Le Pen’s party subsequently began to fall into decline. Le Pen had grown rather elderly and his alleged anti-semitism and Holocaust denialism were increasingly a stain on the party. Additionally, the UMP, under Nicholas Sarkozy, began to clearly and viscerally target Le Pen’s electorate. Collapsing party support meant the loss of state subsidies and the party was forced to sell its historic offices.
Leadership of the FN passed to Le Pen’s daughter and long-time heir apparent, Marine Le Pen in 2011. This resulted in a shift of policy for the party. She softened the party’s xenophobic image, concentrating less on race and more on a perceived threat to France’s vigorous secularism from Muslim migrants. Marine’s FN is also more anti-globalisation and anti-capitalism and has taken stronger protectionist standpoints, as a result FN’s base has become working class and she has dug into more traditionally left-of-centre voter groups. The party has become vigorously pro-Israel in an attempt to distance itself from its anti-semitic past. The party has also broken its ties to the more extreme far-right parties in Europe such as the British National Party and has tried to orientate itself towards more moderate right-wing populists such as the Freedom Party of Austria, or UKIP.

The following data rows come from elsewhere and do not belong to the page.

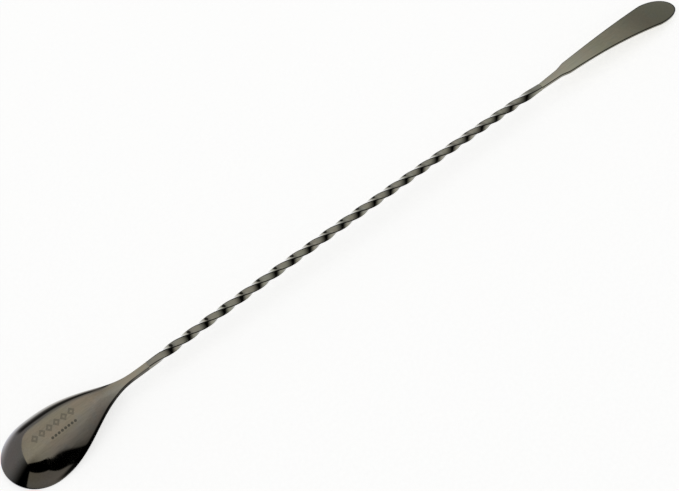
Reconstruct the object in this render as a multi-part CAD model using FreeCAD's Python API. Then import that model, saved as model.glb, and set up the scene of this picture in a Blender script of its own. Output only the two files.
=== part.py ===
import FreeCAD, Part
import math
import os

# Bar spoon, millimetres. +X runs from the bowl to the paddle tail, +Z is up. The spoon lies
# bowl-down: the rim of the bowl and the end of the paddle rest on the plane Z = 0, and the back
# of the bowl is on top. The origin is under the middle of the 300 mm length.

# Whole spoon
HALF_LENGTH = 150.0

# Twisted square bar. Its axis is a long, shallow arch.
BAR_SIDE = 2.5
BAR_CORNER_RADIUS = 0.25
BAR_START_X = -95.5
BAR_END_X = 78.0
ARCH_RADIUS = 1990.0
ARCH_CROWN_X = 5.2
ARCH_CROWN_Z = 8.33
TWIST_QUARTERS = 23
TWIST_RAMP_BOWL = 7.1
TWIST_RAMP_TAIL = 12.1
SECTIONS_PER_QUARTER = 6

# Each end of the bar eases down to about its neck's size, but keeps a wall round its socket
END_TAPER_LENGTH = 7.0
BAR_TAIL_END_HEIGHT = 1.9

# Joints between the bar and the necks: a round tenon brazed into a blind socket
TENON_RADIUS = 0.55
TENON_LENGTH = 4.5
TENON_ROOT = 1.0
SOCKET_RADIUS = 0.65
SOCKET_DEPTH = 4.7
SEAM = 0.3

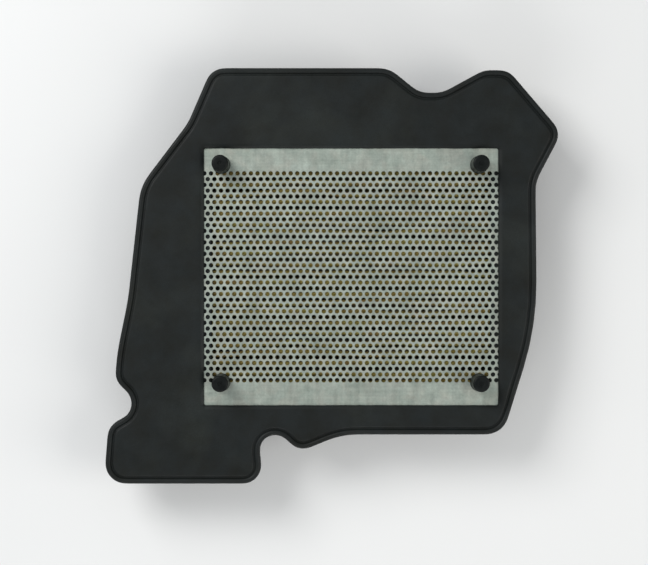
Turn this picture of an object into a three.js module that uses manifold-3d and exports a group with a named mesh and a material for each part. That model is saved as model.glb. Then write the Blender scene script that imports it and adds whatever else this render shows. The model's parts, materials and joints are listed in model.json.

Marine Le Pen won 17.9% of the vote at the 2012 Presidential election, surpassing even her father’s 2002 victory. Her party won 13.6% of the vote in legislative elections and won 2 seats, the first time it had held a seat in 10 years, and the first time it had won more than 1 outside of the PR elections of 1986. However the party did not beat its record 14.9% of the vote in the 1997 legislative elections.
Suffice to say the FN’s main themes are law and order, immigration, anti-establishment populism, and opposition to Islam.
The party is Eurosceptic, and desires a return to the Franc.
Polls suggest the party is likely to win the European elections outright.
The FN is not a member of any European political party, though it was a part of the short-lived Identity, Tradition, Sovereignty group in the 2004-9 parliament. The FN is planning a new right-wing populist group after the elections, though it seeks to keep out extreme right and neo-fascist groups.